UPDATED: December 28, 2023

It’s no secret that current business organizations can have up to four generations of employees – Baby Boomers, Gen X, Millennials, and most recently, Gen Z. Each of these generations has its specific priorities and values regarding work.

Baby Boomers, for example, are at or nearing retirement age. Throughout their lifetimes of work, they have focused on being on-site for their normal work days, having the security of health and life insurance, and placing a lot of value on their pension/retirement benefits.

Each of the generations that have followed has its own concept of work, where and how that work takes place, and what benefits are most important. The youngest of these generations, for example, may not be thinking so much about a comfortable retirement as it is thinking about paying off student loans.

With all of this in mind, Section 125 was developed within the IRS Code that allows employees choices of taking their benefits compensation in cash or as nontaxable benefits (insurance, child care, retirement plans, etc.). But this only relates to part of what younger employees consider benefits. It’s time to take a broader view of the concept.

Re-Defining Benefits

It’s time to take a look at what younger employees consider benefits, in addition to the traditional ones that employers consider to be attractive. Here are just some of them:

Flexible Work Hours

Most households today have both spouses working. If there are children involved, there are school hours, after-school activities, and such that may require one or both parents to take time off during the normal workday hours. 

Even if single, younger employees want the flexibility of working from home when feasible or switching out work hours to accommodate their college and grad school coursework. These generations firmly believe that if they are meeting all of their job task responsibilities, the number of hours put in on the job is no longer relevant. Productivity is.

Tuition/Student Loan Assistance

Many companies have had tuition assistance programs, so long as the coursework is related to the employee’s current position or one that may become available as that employee climbs the career ladder within the organization. But what about the accountant who wants to go to law school? Many youngsters want no restrictions on courses of study.
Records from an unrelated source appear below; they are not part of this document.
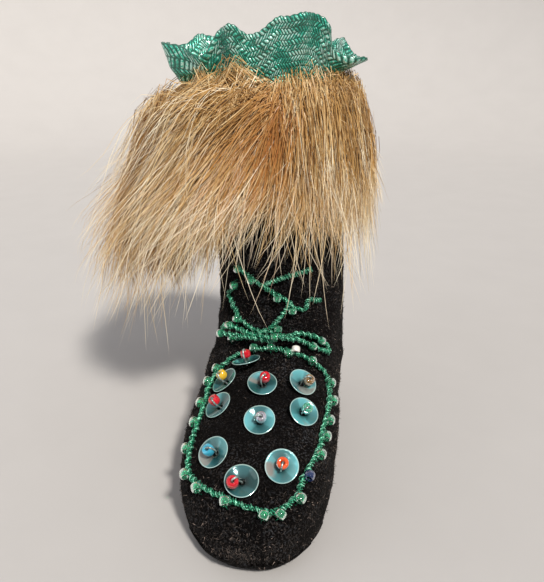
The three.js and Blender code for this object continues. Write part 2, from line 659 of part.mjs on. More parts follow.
const furDepth = (around) => FUR_DEPTH + FUR_SWEEP * sweep(around);
const furHeight = (up, around) => furTop - (1 - up) * FUR_BAND * (1 + FUR_DROP * sweep(around));
function furPoint(i, around) {
  const { up, out, hollow } = FUR_PROFILE[i];
  const off = out * furDepth(around) + hollow * FUR_SWEEP * sweep(around);
  return beside(furHeight(up, around), around, PIECE_GAP + off);
}

// A lock: a bent, pointed strip from its root to its tip
const LOCK_SIDES = 4;
const LOCK_FLATNESS = 0.6;
const LOCK_ELBOW = 0.45; // the share of its length where it bends out most
const LOCK_TAPER = [1, 0.8];
function lockSolid(root, tip, outward, width) {
  const elbow = root.clone().lerp(tip, LOCK_ELBOW).addScaledVector(outward, width * LOCK_FLATNESS);
  const bend = new THREE.QuadraticBezierCurve3(root, elbow, tip);
  const across = new THREE.Vector3().crossVectors(outward, new THREE.Vector3(0, 0, 1)).normalize();
  const points = [root.clone()];
  LOCK_TAPER.forEach((taper, i) => {
    const middle = bend.getPoint(i / LOCK_TAPER.length);
    for (let j = 0; j < LOCK_SIDES; j++) {
      const turn = (2 * Math.PI * j) / LOCK_SIDES;
      const reach = (width / 2) * taper;
      const point = middle.clone().addScaledVector(across, reach * Math.cos(turn));
      points.push(point.addScaledVector(outward, reach * LOCK_FLATNESS * Math.sin(turn)));
    }
  });
  points.push(tip.clone());
  const ringStart = (i) => 1 + i * LOCK_SIDES;
  const triangles = turnedOver(fan(0, 1, LOCK_SIDES));
  for (let i = 0; i < LOCK_TAPER.length - 1; i++) {
    triangles.push(...turnedOver(strip(ringStart(i), ringStart(i + 1), LOCK_SIDES)));
  }
  triangles.push(...fan(points.length - 1, ringStart(LOCK_TAPER.length - 1), LOCK_SIDES));
  return solidOf(indexed(points, triangles));
}

// Rows of locks. from: share of the fur's height where they are rooted; root, tip: shares of the
// fur's depth; long: share of LOCK_LENGTH; offset: share of a lock's spacing.
const LOCK_ROWS = [
  { count: 22, from: 0.12, root: 0.66, tip: 0.84, long: 0.9, offset: 0 },
  { count: 16, from: 0.3, root: 0.88, tip: 1.1, long: 0.9, offset: 0.5 },
  { count: 9, from: 0.62, root: 0.78, tip: 1.12, long: 0.9, offset: 0.2 },
];
const LONG_SWEEP = 0.3; // locks on the -X side are this much longer
const UNEVEN_SPACING = 0.3;
const UNEVEN_LENGTH = 0.4;
const UNEVEN_WIDTH = 0.5;

// A repeatable number between 0 and 1 for one lock of one row, and a factor round 1 from it
const uneven = (i, k) => THREE.MathUtils.seededRandom(1 + i + 100 * k);
const varied = (amount, i, k) => 1 + amount * (uneven(i, k) - 0.5);
const locks = LOCK_ROWS.flatMap((row, k) =>
  Array.from({ length: row.count }, (_, i) => {
    const around = -1 + (2 * (i + row.offset + UNEVEN_SPACING * uneven(i, k))) / row.count;
    const depth = furDepth(around);
    const rootHeight = furHeight(row.from, around);
    const longer = row.long * (1 + LONG_SWEEP * sweep(around));
    const length = LOCK_LENGTH * longer * varied(UNEVEN_LENGTH, i, k + 3);
    const width = LOCK_WIDTH * (1 + sweep(around)) * varied(UNEVEN_WIDTH, i, k + 6);
    const root = beside(rootHeight, around, PIECE_GAP + row.root * depth);
    const tip = beside(rootHeight - length, around, PIECE_GAP + row.tip * depth);
    const outward = beside(rootHeight, around, 1).sub(beside(rootHeight, around, 0));
    return lockSolid(root, tip, outward, width);
  }),
);
const furBand = ringSolid(FUR_PROFILE.length, FUR_SIDES, furPoint);
add("fur_cuff", joined([furBand, ...locks]), furFinish);

// The ruffle: a gathered ribbon sewn inside the collar. Its lobes are placed round the collar,
// and rise and flare add to the ribbon's own, in shares of RIBBON_RISE.
const RUFFLE_LOBES = [
  { around: -0.42, wide: 0.17, rise: 0.95, flare: 1.75 },
  { around: -0.14, wide: 0.055, rise: 1.5, flare: 0.2 },
  { around: 0.01, wide: 0.07, rise: 0.95, flare: -0.2 },
  { around: 0.2, wide: 0.145, rise: 2.1, flare: 0.25 },
  { around: 0.46, wide: 0.09, rise: 0.25, flare: 1.3 },
  { around: 0.68, wide: 0.12, rise: 1.2, flare: 0.6 },
  { around: 0.9, wide: 0.1, rise: 1.4, flare: 0.4 },
  { around: -0.86, wide: 0.08, rise: 1.05, flare: 0.6 },
  { around: -0.66, wide: 0.1, rise: 1.3, flare: 0.6 },
];
const LOBE_ROUND = 3.4; // how full a lobe's outline is
const GATHERS = 15;
const GATHER_DEPTH = 0.7;
const RIBBON_CURL = 1.5; // how late the ribbon bends outward
const RIBBON_UPS = [-1, 0, 0.35, 0.7, 1]; // -1: its sewn edge, 0: the collar, 1: its free edge
const RIBBON_SIDES = 60;
function lobesAt(around, column) {
  return RUFFLE_LOBES.reduce((sum, lobe) => {
    const apart = Math.abs(((around - lobe.around + 3) % 2) - 1); // the shorter way round
    return sum + RIBBON_RISE * lobe[column] * Math.exp(-((apart / lobe.wide) ** LOBE_ROUND));
  }, 0);
}
function ribbonMiddle(up, around) {
  const rise = RIBBON_RISE + lobesAt(around, "rise");
  const height = COLLAR_HEIGHT + up * (up < 0 ? RIBBON_TUCK : rise);
  const free = Math.max(up, 0);
  const sewn = -FELT_THICKNESS - PIECE_GAP - RIBBON_WALL / 2; // beside the felt's inner face
  const flare = (RIBBON_FLARE + lobesAt(around, "flare")) * free ** RIBBON_CURL;
  const gather = GATHER_DEPTH * Math.sin(GATHERS * Math.PI * around) * free;
  return beside(height, around, sewn + flare + gather);
}
function ribbonPoint(i, around) {
  const faces = RIBBON_UPS.length;
  const up = i < faces ? RIBBON_UPS[i] : RIBBON_UPS[2 * faces - 1 - i];
  const side = i < faces ? 1 : -1;
  const upward = ribbonMiddle(up + STEP, around).sub(ribbonMiddle(up - STEP, around));
  const sideways = ribbonMiddle(up, around + STEP).sub(ribbonMiddle(up, around - STEP));
  const outward = sideways.cross(upward).normalize();
  return ribbonMiddle(up, around).addScaledVector(outward, (side * RIBBON_WALL) / 2);
}
add("ruffle", ringSolid(2 * RIBBON_UPS.length, RIBBON_SIDES, ribbonPoint), ribbonFinish);

export default boot;
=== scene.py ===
"""Looks for the miniature mukluk boot: felt, fur, ribbon, cords, glass beads and sequins.

Sizes below are in millimetres and are turned into metres when a mesh is made. The shape of the
boot's skin follows the same sections as the part's solids.
"""

import math

import bpy
import numpy as np
from mathutils import Euler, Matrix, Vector


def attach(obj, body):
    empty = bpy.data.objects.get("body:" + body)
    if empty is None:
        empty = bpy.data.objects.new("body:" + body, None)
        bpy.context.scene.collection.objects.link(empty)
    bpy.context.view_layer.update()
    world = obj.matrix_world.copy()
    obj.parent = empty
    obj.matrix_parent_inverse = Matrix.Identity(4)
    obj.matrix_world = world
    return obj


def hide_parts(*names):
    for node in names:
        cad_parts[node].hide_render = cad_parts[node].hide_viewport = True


bl_info = {
    "name": "Mukluk boot",
    "version": (1, 0, 0),
    "blender": (4, 5, 0),
    "location": "View3D > Sidebar > Mukluk",
    "description": "Makes the felt, fur, ribbon and trim of a miniature mukluk boot",
    "category": "Add Mesh",
}

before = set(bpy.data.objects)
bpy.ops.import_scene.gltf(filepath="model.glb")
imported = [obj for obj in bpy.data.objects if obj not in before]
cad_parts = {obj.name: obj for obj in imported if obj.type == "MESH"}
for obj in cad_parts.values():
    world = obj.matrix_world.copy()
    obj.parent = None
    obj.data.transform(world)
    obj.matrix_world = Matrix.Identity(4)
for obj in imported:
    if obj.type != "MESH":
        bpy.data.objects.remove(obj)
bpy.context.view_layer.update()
MM = 0.001

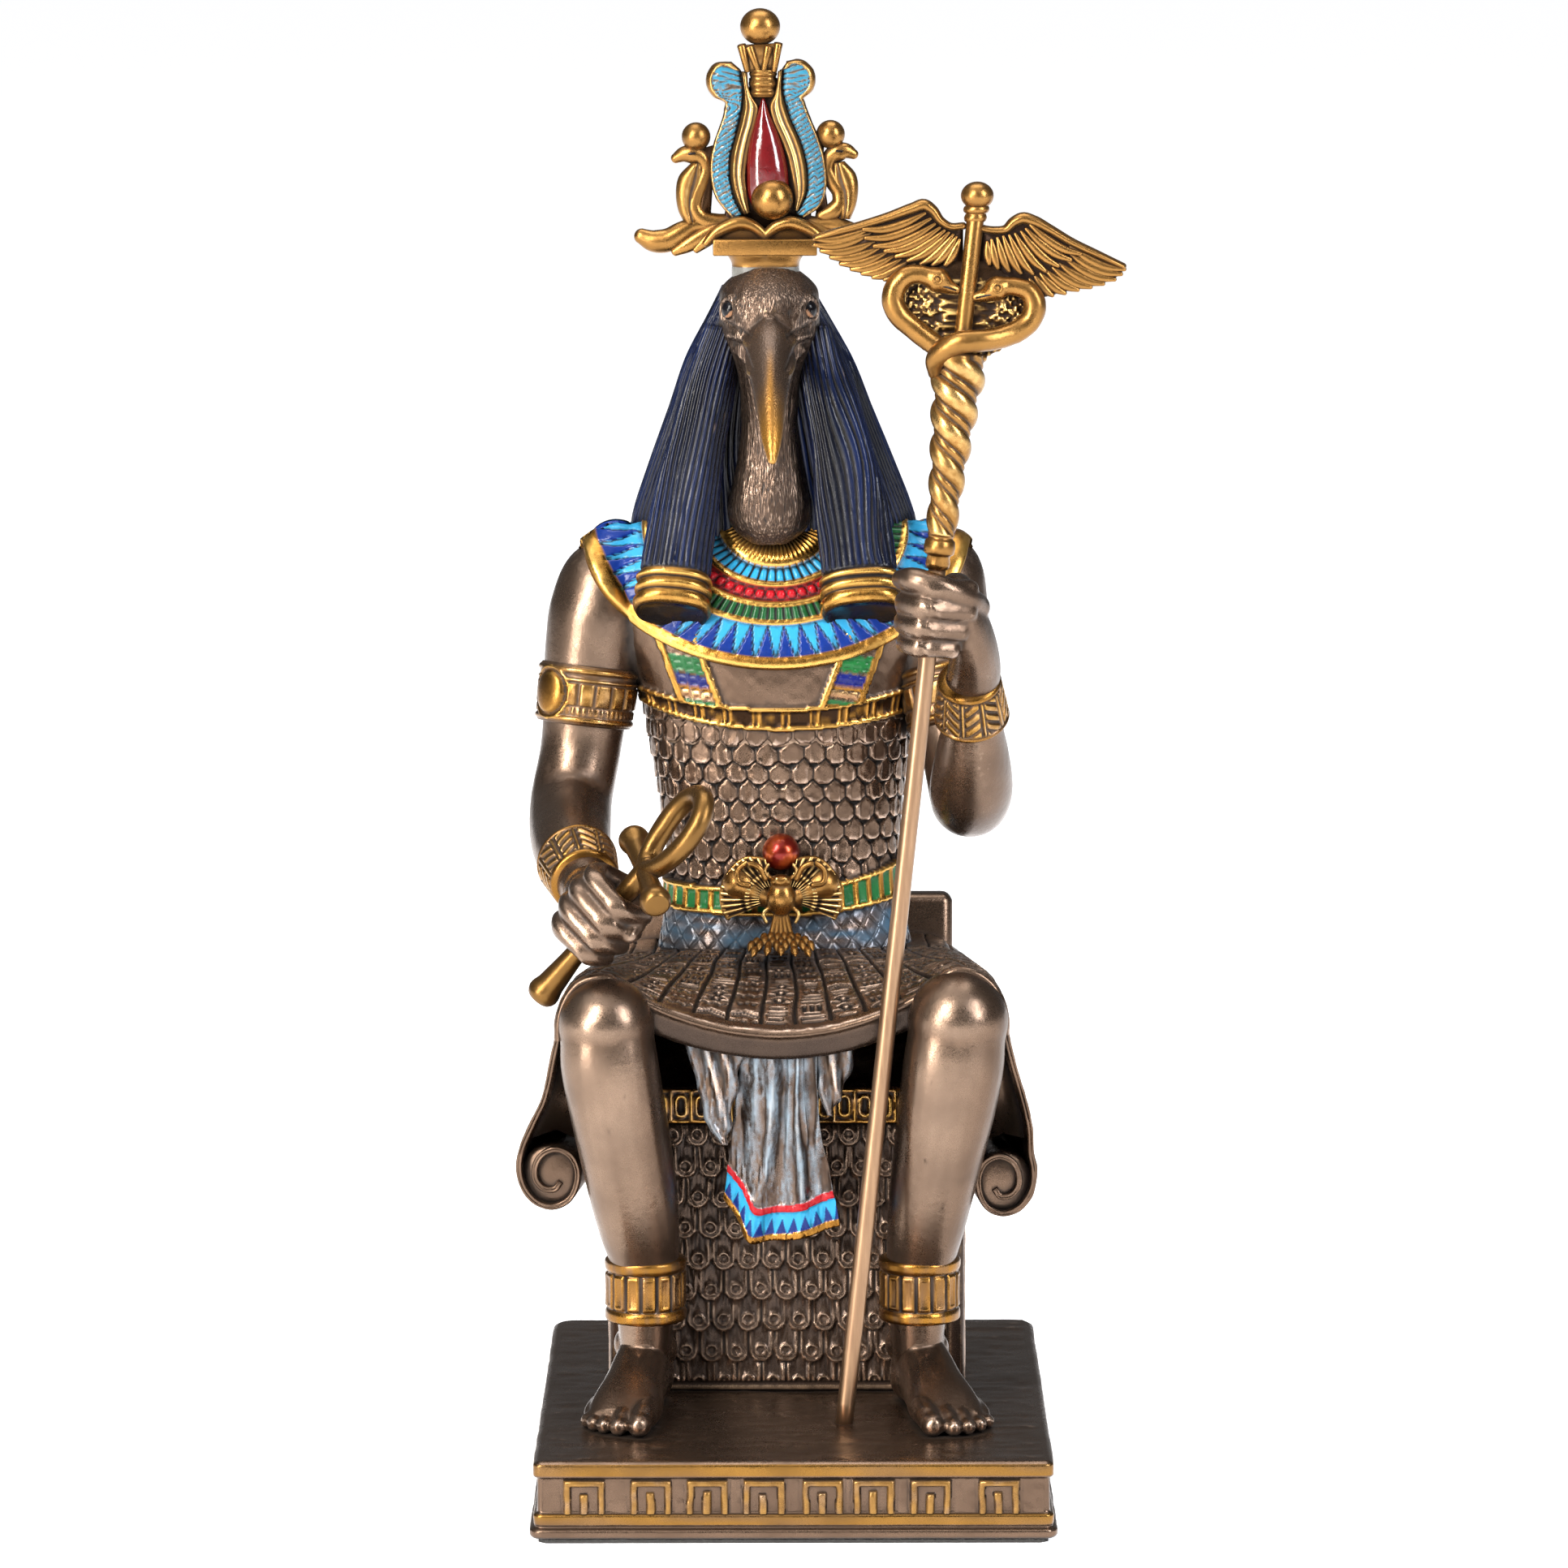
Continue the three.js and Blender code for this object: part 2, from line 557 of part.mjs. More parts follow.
// A fist is four finger swells stacked along the bar it grips, with the hand's back and thumb.
function makeFist(centre, axis, across, palm, thumb, bore) {
  const pitch = 3.7;
  const rings = [];
  for (let i = 0; i <= 8; i++) {
    const swell = i % 2 === 1 ? 1 : 0.87;
    const taper = 1 - 0.045 * Math.abs(i - 3.4);
    const end = i === 0 || i === 8 ? 0.8 : 1;
    const middle = centre.clone().addScaledVector(axis, (4 - i) * pitch / 2);
    rings.push(ringAt(middle, axis, across, 6.6 * swell * taper * end, 6.2 * swell * taper * end, 8, 2.4));
  }
  const hand = join([loft(rings), palm, thumb]);
  const drill = limb([
    centre.clone().addScaledVector(axis, -16).toArray().concat(bore),
    centre.clone().addScaledVector(axis, 16).toArray().concat(bore),
  ], 8);
  return { hand, drill };
}

const ANKH_UP = new THREE.Vector3(0.61, -0.2, 0.765).normalize();
const ANKH_ARM = new THREE.Vector3(0.2, -0.898, -0.394);
ANKH_ARM.addScaledVector(ANKH_UP, -ANKH_ARM.dot(ANKH_UP)).normalize();
const ANKH_CROSS = new THREE.Vector3(-27.6, -27.4, 120.4);
const onAnkh = (up, arm = 0) => (
  ANKH_CROSS.clone().addScaledVector(ANKH_UP, up).addScaledVector(ANKH_ARM, arm));
const ANKH_SHAFT = 2;

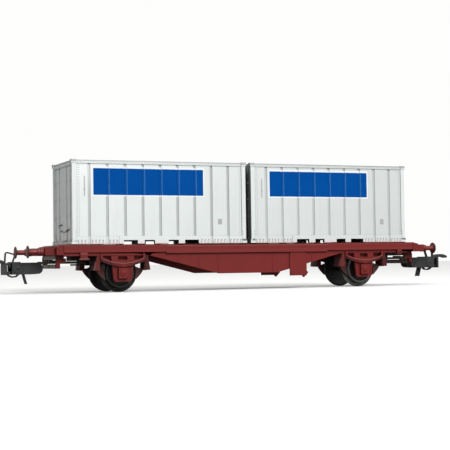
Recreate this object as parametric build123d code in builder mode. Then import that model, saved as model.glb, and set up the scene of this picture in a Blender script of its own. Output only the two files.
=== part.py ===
from build123d import *
import math
import os

os.makedirs("parts", exist_ok=True)

# Model two-axle container flat wagon with two 20-foot containers, scale 1:87.
# Millimetres.  X along the wagon, Y across it, Z up; z = 0 is under the wheel
# flanges, and the origin is midway between the axles.
# End 1 is at -X, end 2 at +X.  Side a is -Y, side b is +Y.
# The wagon looks the same from both sides: what is made for end 2 or side a
# is turned half a turn about Z to give end 1 or side b.  Only the brake plates
# hang at the same x on both sides.

# ---------------------------------------------------------------- levels (z)
Z_AXLE = 6.36           # axle centre
Z_DECK = 16.9           # top of sills and deck
Z_CONT = 17.1           # underside of the containers
Z_BAND = 13.55          # lower edge of the sill's upper band
Z_WEB_LOW = 12.7        # lower edge of the sill web over the axles
Z_BELLY = 5.5           # lower edge of the sill web in the middle
Z_HEAD_LOW = 13.1       # underside of headstock and buffer seats
Z_BUFFER = 14.45        # buffer centre
Z_BAR = 10.45           # centre of the coupler drawbar
Z_HINGE = 8.2           # centre of the hinge between drawbar and coupler head

# ---------------------------------------------------------------- lengths (x)
X_AXLE = 51.0           # half the wheelbase
X_SILL = 73.6           # end of the side sills
X_HEAD = 76.2           # outer face of the headstock
X_SEAT = 80.0           # outer face of the buffer seats
X_BUFFER = 86.2         # face of the buffer heads
X_STIRRUP = 74.0        # inner face of the coupler guide stirrup
X_PIVOT = 63.0          # coupler drawbar pivot
X_HINGE = 80.6          # hinge between drawbar and coupler head

# ---------------------------------------------------------------- widths (y)
Y_BAND = 14.2           # outside of the sill's upper band
Y_WEB = 13.3            # outside of the sill web
Y_WEB_IN = 12.4         # inside of the sill web
Y_BUFFER = 10.0         # buffer centre line

# ---------------------------------------------------------------- wheels
R_TREAD = 5.7
R_FLANGE = 7.2
RISE = R_FLANGE - Z_AXLE   # the flanges reach this far below the zero of the heights
R_AXLE = 1.0
R_JOURNAL = 0.52
R_BEARING = 0.60
Y_BACK = 7.15           # back of the flange
Y_FLANGE = 7.95         # flange meets the tread
Y_FACE = 9.95           # outer face of the rim

# ---------------------------------------------------------------- containers
C_LEN = 69.63           # 20-foot box at 1:87
C_WID = 28.02
C_HGT = 31.1
C_GAP = 1.71
C_MID = (C_LEN + C_GAP) / 2
C_WALL = 0.85           # side wall
C_POST = 1.9            # corner post, along x and y
C_CAST = 1.4            # height of a corner casting
C_SET_X = 0.3           # posts stand back from the castings, along x
C_SET_Y = 0.15          # posts and side sheets stand back from the castings, along y
C_RAIL = 1.5            # depth of the top rail
C_FLOOR = 2.85          # depth of the bottom rail
C_PLATE = (1.35, 2.5)   # floor plate, lower and upper face above the underside
PIN, PIN_H = (1.25, 0.65), 0.9         # locating pin, along x and y, height
PIN_GAP = 0.08          # between pin and hole
HOLE_IN = 1.05          # pin centre from the container's faces
TOP_HOLE_R, TOP_HOLE_IN = 0.65, 0.95


def save(part, name):
    # every piece is raised so that the flanges stand on zero
    part = part.moved(Location((0, 0, RISE)))
    part.label = name
    export_step(part, "parts/" + name + ".step")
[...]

Student loan repayment holds many Millennials and Gen Z back financially, and even some Gen X are still paying. A company that is willing to assist with repayments will be one that attracts top talent.

Other Perks

While these are not technically classified as benefits, organizations need to consider smaller perks that younger generations will find attractive and that demonstrate a company’s commitment to their happiness.

We are not talking company picnics, parties, and the like. We are talking about individually attractive and lower-cost “benefits.” The wise C-level execs will develop a laundry list of these items that employees may choose, perhaps on a quarterly basis. Such a laundry list might include:

  • Tickets to sporting events, concerts and theatre plays. You can also pay for conventions, which also provides professional improvement and networking opportunities.
  • Gym memberships, which provides the added benefit of improving your employees' mental and physical wellbeing
  • While unconventional, some employers have been known to pay for dating platforms that employees can download now to seek relationships
  • A weekend getaway at a local hotel or resort
  • Cash amount toward a meal delivery service
  • Family tickets to a major amusement park nearby
  • Gift certificates to upscale restaurants or retailers of their choice

These smaller gestures “buy” a lot of goodwill and loyalty.

Navigating Benefits for the 21st Century Workforce

If you are an employer, a C-level exec, or an HR manager, you know that you have a big challenge. You need to keep your valued employees, and you need to keep attracting the kind of talent you need to thrive. 

How do you do this? By respecting the diversity of the workforce you have and want in the days and years to come. You do this by staying in tune with their values, wants, and needs. It’s not that hard – ask and they will tell you.